Bracken Cave starts out 20 feet (6 meters) higher than Natural Bridge and extends to a depth of 118 feet (36 meters) before access to any deeper passages is filled with guano. Assuming the two caves formed in the same strata and at similar elevations, Bracken’s guano may extend about another 33 feet (10 meters) deeper, but this may be difficult to see with resistivity surveys.
The guano compacts and becomes more moist and clay-like with increasing depth. The lowest elevations in our surveys show very low resistivities, which could signal moist and compacted guano – or perhaps moist clay that predates the bats’ arrival. The answer to that puzzle cannot be found in our initial data. But we may soon find out.
This coming winter offers an opportunity for additional guano studies, and we are already planning more ER surveys. Our goal this time will be reaching to greater depths to locate the bottom of the guano heaps and the buried bedrock of the cave floor.
Coring is planned to follow the new ER surveys, with a multidisciplinary partnership from the Mammoth Cave International Center for Science and Learning in Kentucky, the Southwest Research Institute in San Antonio, Texas, and the University of South Florida in Tampa.

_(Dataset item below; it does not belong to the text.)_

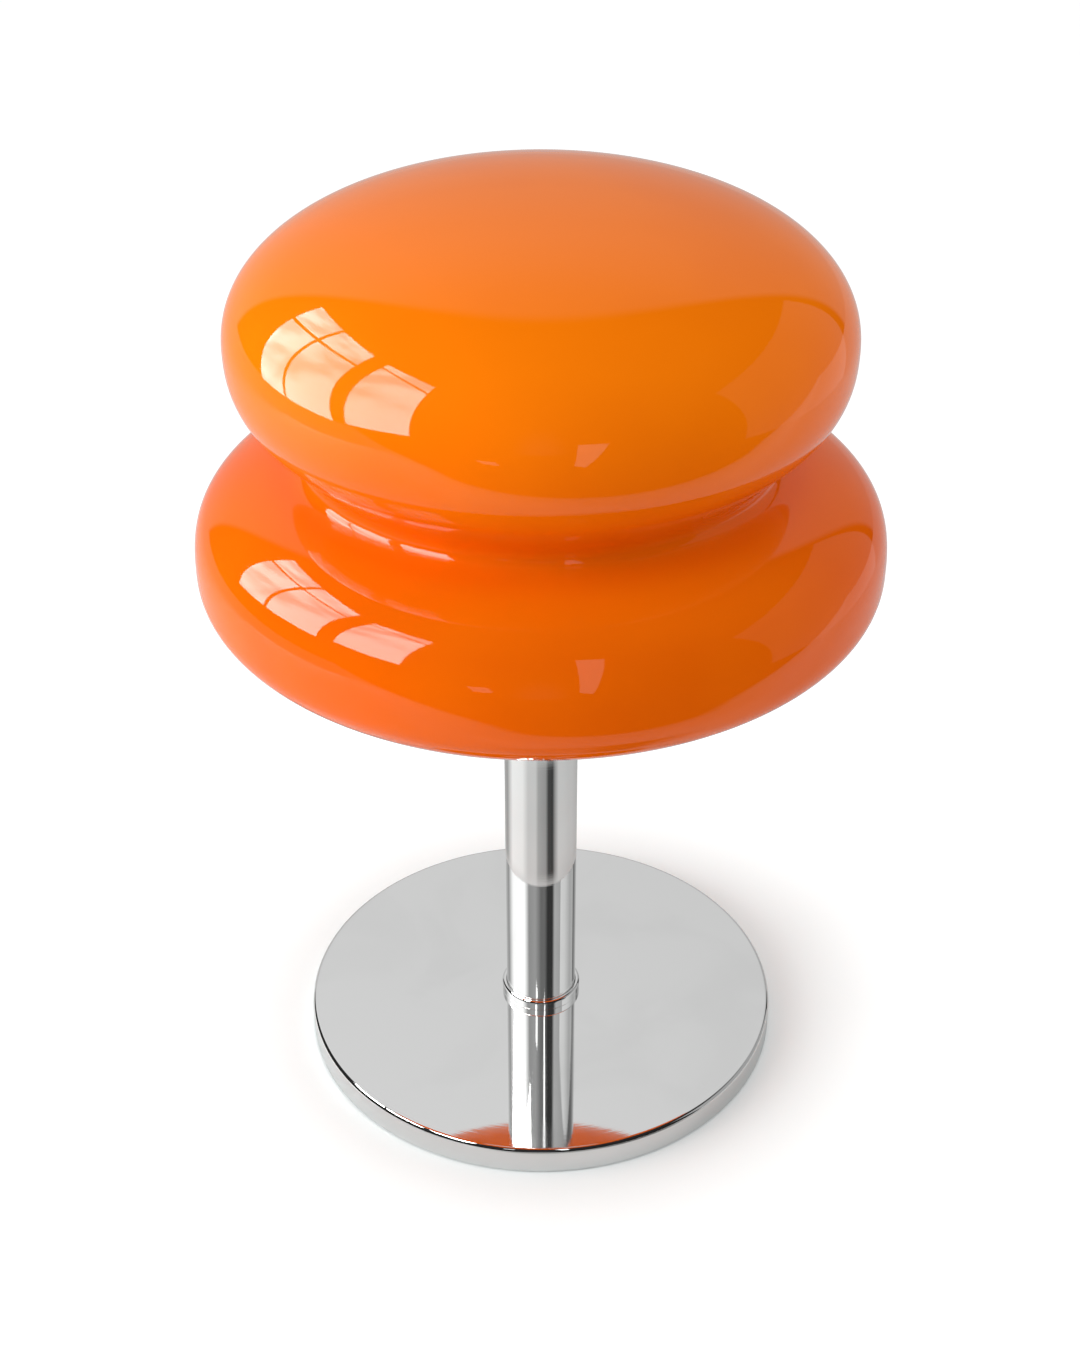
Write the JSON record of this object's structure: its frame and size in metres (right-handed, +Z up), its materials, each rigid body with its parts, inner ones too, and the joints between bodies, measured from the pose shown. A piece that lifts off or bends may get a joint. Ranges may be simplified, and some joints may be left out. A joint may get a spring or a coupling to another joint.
{
  "type": "mushroom floor lamp",
  "caption": "Mushroom floor lamp: a tiered blown glass shade rests on a plated tube stem with a round weighted base and lifts off a screw lampholder and bulb.",
  "frame": {"origin": "centre of the base on the floor", "axes": "+Z up along the stem, -Y to the front, +Y to the back where the cord enters the base"},
  "size_m": [0.366, 0.366, 0.5242],
  "materials": {
    "pad": "thin closed-cell foam pad",
    "iron": "sand cast and primed",
    "chrome": "bright mirror plating",
    "black_rubber": "moulded",
    "zinc": "zinc plated",
    "white_plastic": "moulded",
    "silicone": "clear silicone",
    "holder_plastic": "moulded, glossy",
    "porcelain": "glazed",
    "brass": "bright",
    "nickel": "bright drawn",
    "black_glass": "opaque insulating glass",
    "opal": "frosted white",
    "board": "white solder mask",
    "orange_glass": "opaque cased glass, bright fire polish"
  },
  "bodies": {
    "stand": {"base_pad": "pad", "base_weight": "iron", "base_cover": "chrome", "cord_grommet": "black_rubber", "tie_rod": "zinc", "lower_washer": "zinc", "lower_lock_washer": "zinc", "lower_nut": "zinc", "lower_rod_bush": "white_plastic", "foot_ring": "chrome", "foot_plug": "zinc", "stem_tube": "chrome", "stem_cap": "chrome", "gallery": "chrome", "gallery_collar": "chrome", "gallery_gasket": "silicone", "upper_washer": "zinc", "upper_nut": "zinc", "upper_rod_bush": "white_plastic", "holder_cap": "holder_plastic", "holder_grub_screw": "zinc", "holder_shell": "holder_plastic", "holder_insert": "porcelain", "holder_terminal_screws": "zinc", "holder_screw_shell": "brass", "holder_centre_contact": "brass"},
    "bulb_tip": {"bulb_contact": "nickel"},
    "bulb": {"bulb_insulator": "black_glass", "bulb_cap": "nickel", "bulb_body": "white_plastic", "bulb_led_board": "board", "bulb_globe": "opal"},
    "glass": {"shade": "orange_glass"}
  },
  "joints": [
    {"name": "shade_lift", "type": "slide", "parent": "stand", "child": "glass", "axis": [0, 0, 1], "range_m": [0, 0.2]},
    {"name": "bulb_rise", "type": "slide", "parent": "stand", "child": "bulb_tip", "axis": [0, 0, 1], "range_m": [0, 0.0181]},
    {"name": "bulb_turn", "type": "hinge", "parent": "bulb_tip", "child": "bulb", "pos_m": [0, 0, 0.33], "axis": [0, 0, 1], "range_deg": [0, 1800]}
  ],
  "couplings": [
    {"joint": "bulb_turn", "follows": "bulb_rise", "rad_per_m": 1730.9}
  ]
}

While it’s easy to think of the guano in Bracken Cave as just a big pile of – well, you know – I expect that the next phase of resistivity and coring research will prove it to be an incredibly valuable pile of paleoclimatological and paleobiological information. Stay tuned.
DR. GEORGE VENI is a karst hydrogeologist and Executive Director of the National Cave and Karst Research Institute (NCKRI), headquartered in Carlsbad, New Mexico. NCKRI is a non-profit organization congressionally mandated to conduct, support, and facilitate cave and karst research, education, management, collaborations and archiving of data.